▸ **DATASET CONTENT**
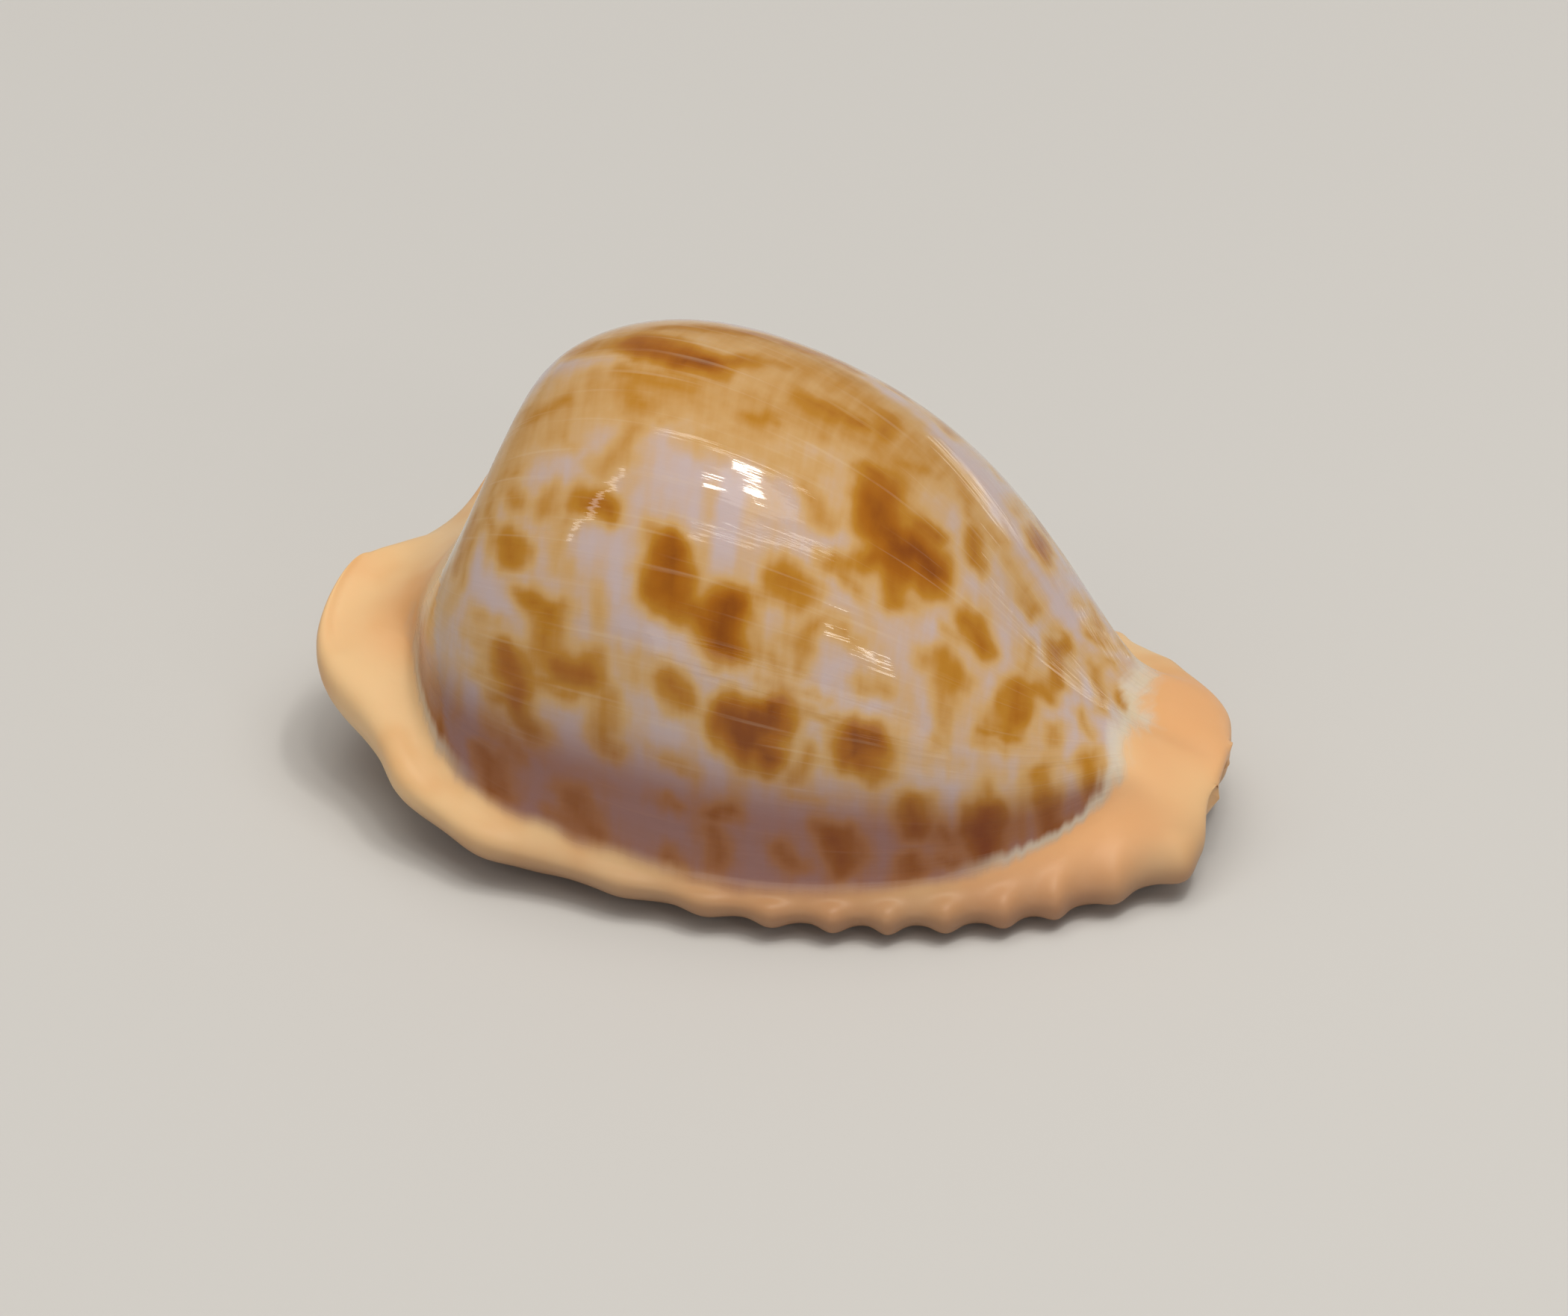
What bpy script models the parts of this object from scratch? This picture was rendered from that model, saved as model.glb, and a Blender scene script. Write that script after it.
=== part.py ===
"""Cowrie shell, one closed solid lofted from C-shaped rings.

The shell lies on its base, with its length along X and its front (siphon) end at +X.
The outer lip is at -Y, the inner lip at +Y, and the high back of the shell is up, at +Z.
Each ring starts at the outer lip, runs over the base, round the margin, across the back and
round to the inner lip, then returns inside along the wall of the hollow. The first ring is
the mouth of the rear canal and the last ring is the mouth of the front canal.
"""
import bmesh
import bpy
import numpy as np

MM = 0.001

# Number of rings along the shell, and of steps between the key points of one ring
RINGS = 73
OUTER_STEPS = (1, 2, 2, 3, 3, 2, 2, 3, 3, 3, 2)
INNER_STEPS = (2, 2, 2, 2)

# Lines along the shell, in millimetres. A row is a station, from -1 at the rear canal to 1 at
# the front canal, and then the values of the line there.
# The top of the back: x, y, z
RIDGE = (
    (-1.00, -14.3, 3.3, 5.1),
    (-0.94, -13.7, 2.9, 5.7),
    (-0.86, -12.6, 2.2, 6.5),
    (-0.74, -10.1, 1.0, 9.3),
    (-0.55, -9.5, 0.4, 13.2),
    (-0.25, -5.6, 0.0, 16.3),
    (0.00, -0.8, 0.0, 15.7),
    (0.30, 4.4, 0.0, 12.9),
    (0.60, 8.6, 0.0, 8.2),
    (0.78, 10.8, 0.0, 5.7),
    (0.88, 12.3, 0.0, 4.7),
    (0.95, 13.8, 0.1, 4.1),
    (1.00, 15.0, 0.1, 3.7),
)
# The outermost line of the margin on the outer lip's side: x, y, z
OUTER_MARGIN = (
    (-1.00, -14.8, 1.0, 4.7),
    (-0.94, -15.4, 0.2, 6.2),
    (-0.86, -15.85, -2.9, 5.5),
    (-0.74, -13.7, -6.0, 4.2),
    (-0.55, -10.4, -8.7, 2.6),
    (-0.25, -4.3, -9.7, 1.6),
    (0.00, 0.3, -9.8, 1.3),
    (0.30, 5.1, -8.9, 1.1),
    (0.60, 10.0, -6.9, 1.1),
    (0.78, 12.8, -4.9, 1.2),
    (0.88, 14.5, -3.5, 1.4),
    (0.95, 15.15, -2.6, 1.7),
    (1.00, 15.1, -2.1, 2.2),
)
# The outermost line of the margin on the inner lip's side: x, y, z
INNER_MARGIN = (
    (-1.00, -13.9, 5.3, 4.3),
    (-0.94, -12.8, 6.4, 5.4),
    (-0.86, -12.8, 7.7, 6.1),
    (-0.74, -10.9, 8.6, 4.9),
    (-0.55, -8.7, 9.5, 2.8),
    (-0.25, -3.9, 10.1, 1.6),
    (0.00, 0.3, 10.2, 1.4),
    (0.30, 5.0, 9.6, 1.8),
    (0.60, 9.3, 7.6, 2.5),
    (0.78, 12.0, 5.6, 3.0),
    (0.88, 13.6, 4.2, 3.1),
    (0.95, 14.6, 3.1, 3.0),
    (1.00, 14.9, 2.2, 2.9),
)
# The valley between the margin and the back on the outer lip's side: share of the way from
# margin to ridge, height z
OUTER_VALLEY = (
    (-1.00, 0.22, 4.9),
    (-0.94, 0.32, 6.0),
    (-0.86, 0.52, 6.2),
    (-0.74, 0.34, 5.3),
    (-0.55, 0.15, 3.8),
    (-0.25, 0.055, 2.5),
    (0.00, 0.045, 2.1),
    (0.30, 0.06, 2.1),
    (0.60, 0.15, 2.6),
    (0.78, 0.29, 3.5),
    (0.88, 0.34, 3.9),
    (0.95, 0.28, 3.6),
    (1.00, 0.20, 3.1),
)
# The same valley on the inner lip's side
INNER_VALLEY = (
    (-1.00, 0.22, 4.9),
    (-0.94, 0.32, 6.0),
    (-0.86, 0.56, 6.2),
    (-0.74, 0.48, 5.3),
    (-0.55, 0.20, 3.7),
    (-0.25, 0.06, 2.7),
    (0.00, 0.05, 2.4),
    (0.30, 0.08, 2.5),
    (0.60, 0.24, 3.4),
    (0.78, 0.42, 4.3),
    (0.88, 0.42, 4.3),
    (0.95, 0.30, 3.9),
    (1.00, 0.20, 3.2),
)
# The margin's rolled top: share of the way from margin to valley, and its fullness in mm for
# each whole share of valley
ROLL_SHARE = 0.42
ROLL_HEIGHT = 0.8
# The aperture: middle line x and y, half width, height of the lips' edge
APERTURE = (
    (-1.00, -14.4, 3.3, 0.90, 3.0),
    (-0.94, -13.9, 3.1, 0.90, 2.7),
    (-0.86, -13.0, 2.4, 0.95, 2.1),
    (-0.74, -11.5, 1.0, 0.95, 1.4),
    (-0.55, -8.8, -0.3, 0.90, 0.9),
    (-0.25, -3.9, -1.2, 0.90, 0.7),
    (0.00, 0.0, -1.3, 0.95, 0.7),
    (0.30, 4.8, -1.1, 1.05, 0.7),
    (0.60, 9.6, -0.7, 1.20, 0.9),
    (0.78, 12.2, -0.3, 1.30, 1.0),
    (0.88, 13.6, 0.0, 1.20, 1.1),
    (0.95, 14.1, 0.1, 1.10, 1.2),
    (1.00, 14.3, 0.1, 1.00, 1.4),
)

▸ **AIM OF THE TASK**
Return exactly the leading lines of the listing, stopping after the line in which "INNER_STEPS = (2, 2, 2, 2)" occurs.

▸ **TASK SOLUTION**
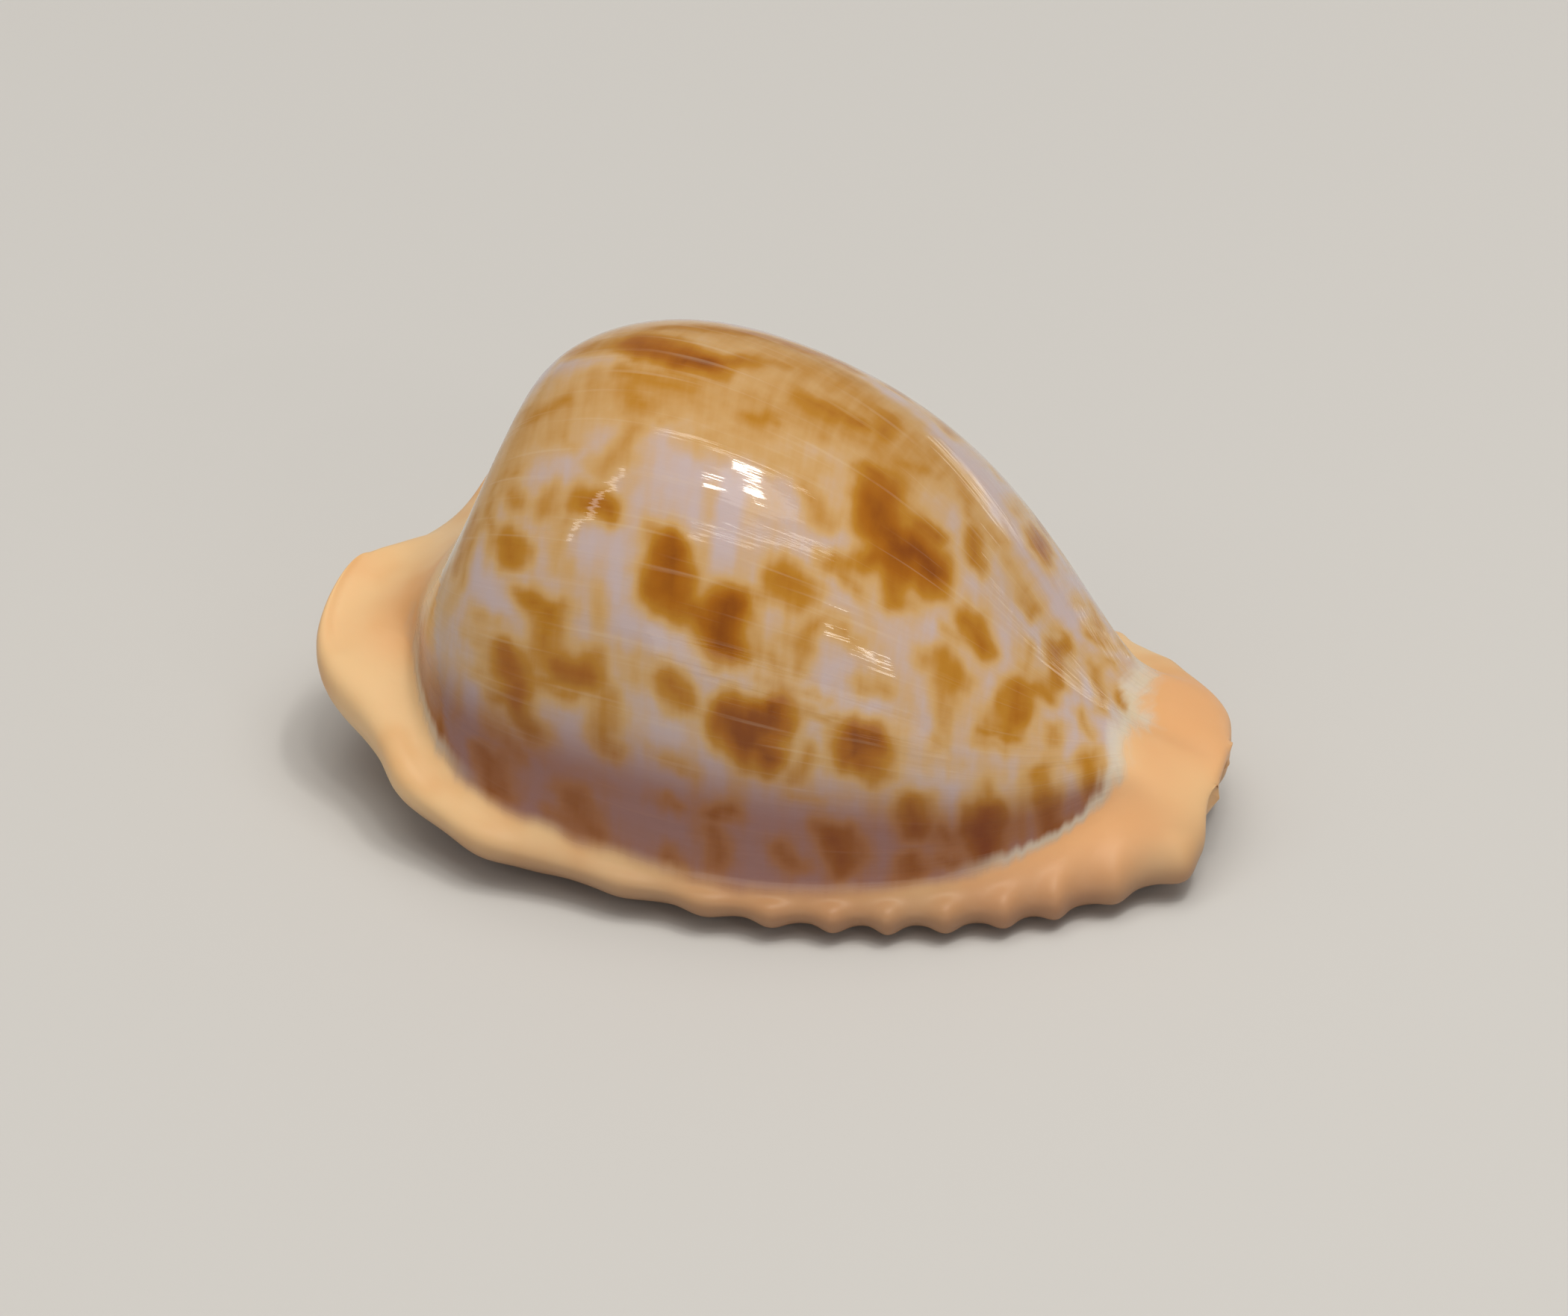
What bpy script models the parts of this object from scratch? This picture was rendered from that model, saved as model.glb, and a Blender scene script. Write that script after it.
=== part.py ===
"""Cowrie shell, one closed solid lofted from C-shaped rings.

The shell lies on its base, with its length along X and its front (siphon) end at +X.
The outer lip is at -Y, the inner lip at +Y, and the high back of the shell is up, at +Z.
Each ring starts at the outer lip, runs over the base, round the margin, across the back and
round to the inner lip, then returns inside along the wall of the hollow. The first ring is
the mouth of the rear canal and the last ring is the mouth of the front canal.
"""
import bmesh
import bpy
import numpy as np

MM = 0.001

# Number of rings along the shell, and of steps between the key points of one ring
RINGS = 73
OUTER_STEPS = (1, 2, 2, 3, 3, 2, 2, 3, 3, 3, 2)
INNER_STEPS = (2, 2, 2, 2)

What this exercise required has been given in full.